El cine colombiano llega con cuentagotas a España; puede recordarse en los últimos años algunos títulos como La virgen de los sicarios, Perder es cuestión de método o La vendedora de rosas, con frecuencia apoyados en la coproducción con España. Del autor del último filme citado, Víctor Gaviria, llega ahora este interesante relato ambientado en el Medellín de los años ochenta, cuando el narcotráfico en la zona alcanzó cotas tales que mucha gente normal se sintió atraída por el dinero fácil que suponía aquella especie de El Dorado en polvo.
No es ésta, pues, una película sobre los todopoderosos cárteles de Medellín o Cali, sino sobre pobres miserables camellos de medio pelo, y un ingeniero de familia acomodada que se ve inmerso en la espiral de delincuencia que le propone un pequeño capomafia, jefe de un reducido grupo de "traquetos" (en el argot colombiano, los narcotraficantes que tiraban de gatillo por menos de un pitillo). Este honrado hombre, en un apuro económico, se verá seducido por la posibilidad de resolver sus problemas por la vía fácil de colaborar en el tráfico de drogas, hasta que, como es habitual, terminará perdiéndose como persona y casi perdiendo la vida en el empeño.

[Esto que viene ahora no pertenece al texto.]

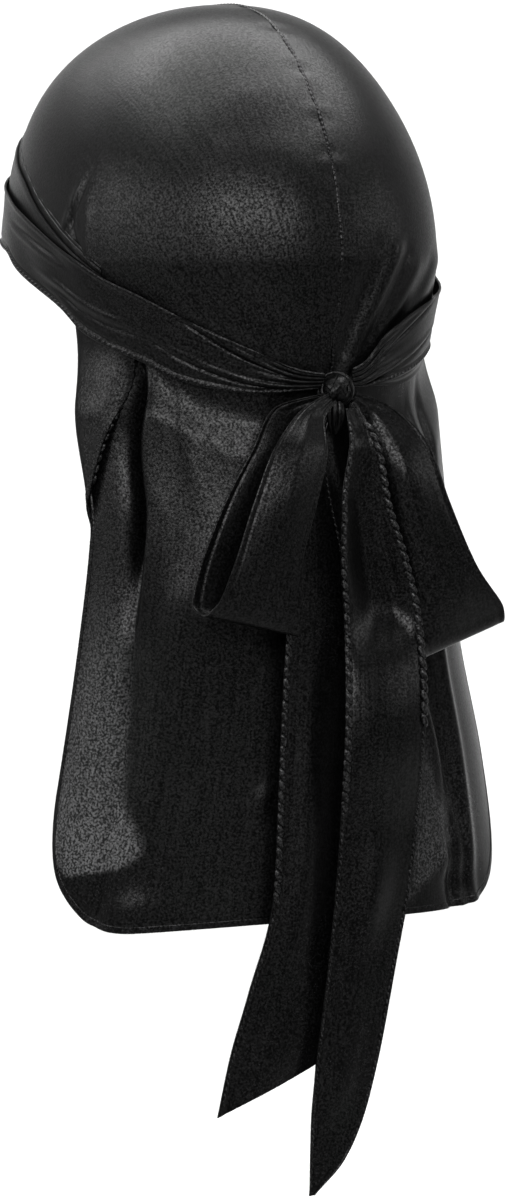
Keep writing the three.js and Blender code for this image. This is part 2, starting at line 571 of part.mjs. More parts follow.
// Overlocked hem down the cape's left side, round its foot and up its right side
function capeHem() {
  const middle = (u, v) => {
    const leg = 4 * u;
    const margin = CAPE_HEM_WIDTH * v;
    if (leg < 1) return capePoint(0, lerp(CAPE_HEM_START_LEFT, 1, leg), margin);
    if (leg > 3) return capePoint(1, lerp(1, CAPE_HEM_START_RIGHT, leg - 3), margin);
    return capePoint(spreadAcross((leg - 1) / 2), 1, margin);
  };
  return clothWall(middle, CAPE_HEM_THICKNESS, 2 * CAPE_COLUMNS, 1);
}

// A strap of the bow as a sheet through its sections
function bowStrap(course, length, width, cloth, columns, rows) {
  const last = course[course.length - 1].step;
  const rootHeight = -KNOT_DROP;
  const rootBack = knotCentre().y;
  const middle = (u, v) => {
    const row = readRows(course, 'step', v * last);
    const across = 2 * u - 1;
    const side = lerp(row.left, row.right, u) * width;
    const fall = lerp(row.leftFall, row.rightFall, u) * length;
    const back = (row.stand + row.bow * (1 - across ** 2)) * width;
    return new THREE.Vector3(KNOT_SIDE + side, rootBack + back, rootHeight - fall);
  };
  return clothWall(middle, cloth, columns, rows);
}

// Centre of the knot, whose front just clears the crown's back
function knotCentre() {
  const back = headPoint(180, -KNOT_DROP, SEAM_THICKNESS).y;
  return new THREE.Vector3(KNOT_SIDE, back + CLEARANCE + KNOT_DEPTH / 2, -KNOT_DROP);
}

// Knot: a ball of wound strap with the turns as shallow ridges
function knot() {
  const geometry = new THREE.SphereGeometry(1, 18, 10);
  const centre = knotCentre();
  const place = geometry.attributes.position;
  const point = new THREE.Vector3();
  for (let i = 0; i < place.count; i += 1) {
    point.fromBufferAttribute(place, i);
    const turns = Math.cos(6 * Math.atan2(point.z + 0.3 * point.x, point.y));
    point.multiplyScalar(1 - (KNOT_RIDGE / 2) * (1 - turns * (1 - point.x ** 2)));
    point.multiply(new THREE.Vector3(KNOT_WIDTH / 2, KNOT_DEPTH / 2, KNOT_HEIGHT / 2)).add(centre);
    place.setXYZ(i, point.x, point.y, point.z);
  }
  return weldedGeometry(geometry);
}

// Short turn of strap that comes out under the knot
function knotTuck() {
  const geometry = new THREE.SphereGeometry(1, 12, 7);
  const centre = knotCentre();
  const fall = ((1 - KNOT_RIDGE) * KNOT_HEIGHT + TUCK_LENGTH) / 2 + CLEARANCE;
  geometry.scale(TUCK_WIDTH / 2, TUCK_WIDTH / 2, TUCK_LENGTH / 2);
  geometry.translate(centre.x, centre.y, centre.z - fall);
  return weldedGeometry(geometry);
}

// Joins the doubled vertices of a ball so that its surface is closed
function weldedGeometry(geometry) {
  const place = geometry.attributes.position;
  const positions = [];
  const known = new Map();
  const numbers = [];
  for (let i = 0; i < place.count; i += 1) {
    const point = [place.getX(i), place.getY(i), place.getZ(i)];
    const name = point.map((value) => value.toFixed(4)).join(' ');
    if (!known.has(name)) {
      known.set(name, positions.length / 3);
      positions.push(...point);
    }
    numbers.push(known.get(name));
  }
  const indices = [];
  const source = geometry.index.array;
  for (let k = 0; k < source.length; k += 3) {
    const face = [numbers[source[k]], numbers[source[k + 1]], numbers[source[k + 2]]];
    if (new Set(face).size === 3) indices.push(...face);
  }
  return closedGeometry(positions, indices);
}

// Materials: black satin, its folded hems a little duller, and the knot's tighter cloth
const satin = { color: 0x151517, roughness: 0.42, metalness: 0 };
const hem = { color: 0x101012, roughness: 0.55, metalness: 0 };

function piece(name, geometry, look) {
  const mesh = new THREE.Mesh(geometry, new THREE.MeshStandardMaterial(look));
  mesh.name = name;
  return mesh;
}

const durag = new THREE.Group();
durag.add(piece('crown_left', crownPanel(1), satin));
durag.add(piece('crown_right', crownPanel(-1), satin));
durag.add(piece('centre_seam', centreSeam(), hem));
durag.add(piece('front_hem', frontHem(), hem));
durag.add(piece('wrap_under', headWrap(underWrapRows, underWrapRows, UNDER_WRAP_MIDDLE, 1.2), satin));
durag.add(piece('wrap_over', headWrap(overWrapLeft, overWrapRight, OVER_WRAP_MIDDLE, 2.6), satin));
durag.add(piece('cape', cape(), satin));
durag.add(piece('cape_hem', capeHem(), hem));
durag.add(piece('knot', knot(), satin));
durag.add(piece('knot_tuck', knotTuck(), satin));
durag.add(piece('loop_left', bowStrap(loopLeftCourse, LOOP_LEFT_LENGTH, LOOP_WIDTH, LOOP_CLOTH, 4, 22), satin));
durag.add(piece('loop_right', bowStrap(loopRightCourse, LOOP_RIGHT_LENGTH, LOOP_WIDTH, LOOP_CLOTH, 4, 22), satin));
durag.add(piece('tail_left', bowStrap(tailLeftCourse, TAIL_LEFT_LENGTH, TAIL_WIDTH, TAIL_CLOTH, 5, 18), satin));
durag.add(piece('tail_right', bowStrap(tailRightCourse, TAIL_RIGHT_LENGTH, TAIL_WIDTH, TAIL_CLOTH, 6, 20), satin));

export default durag;
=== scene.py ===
import math

import bpy
import numpy as np
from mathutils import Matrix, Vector


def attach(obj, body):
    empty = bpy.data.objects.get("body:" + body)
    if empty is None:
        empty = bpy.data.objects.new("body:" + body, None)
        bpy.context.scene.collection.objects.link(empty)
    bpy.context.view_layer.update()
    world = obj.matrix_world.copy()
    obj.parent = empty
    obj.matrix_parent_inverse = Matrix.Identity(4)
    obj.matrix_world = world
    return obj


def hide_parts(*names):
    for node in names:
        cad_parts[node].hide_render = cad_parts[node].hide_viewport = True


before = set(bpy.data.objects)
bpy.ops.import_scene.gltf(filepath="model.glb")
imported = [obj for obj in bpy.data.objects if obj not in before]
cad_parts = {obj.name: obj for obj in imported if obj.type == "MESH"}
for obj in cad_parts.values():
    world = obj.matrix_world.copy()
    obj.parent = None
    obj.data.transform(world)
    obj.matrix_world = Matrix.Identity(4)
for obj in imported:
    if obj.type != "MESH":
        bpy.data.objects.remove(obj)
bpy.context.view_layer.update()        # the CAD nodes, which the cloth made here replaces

# Lengths are millimetres here, and a mesh is made in metres. +Z is up, the face looks towards -Y,
# the knot is towards +Y, and the wearer's left is +X. The origin is the crown's inner apex.
MM = 0.001


def table(*columns, rows):
    """A short table: its rows as records with named columns."""
    return [dict(zip(columns, row)) for row in rows]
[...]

Rodada con crudeza, utilizando el argot de las mafias colombianas (en el que, según parece, cada dos palabras hay que intercalar, inevitablemente, tacos como "hijoeputa" -sic--, "marica", "huevón", y similares...), hasta el punto de que se agradecen los subtítulos, Sumas y restas es una película probablemente no redonda, ni siquiera seguramente buena; pero es necesaria, no sólo por lo que cuenta sino porque aporta una visión de un mundo que normalmente no aparece en los telediarios, si no es en la crónica de sucesos. Pero detrás de esos criminales hay algunos, como este pobre infeliz, el personaje central de la trama, que se ha dejado embaucar por la canalla de turno.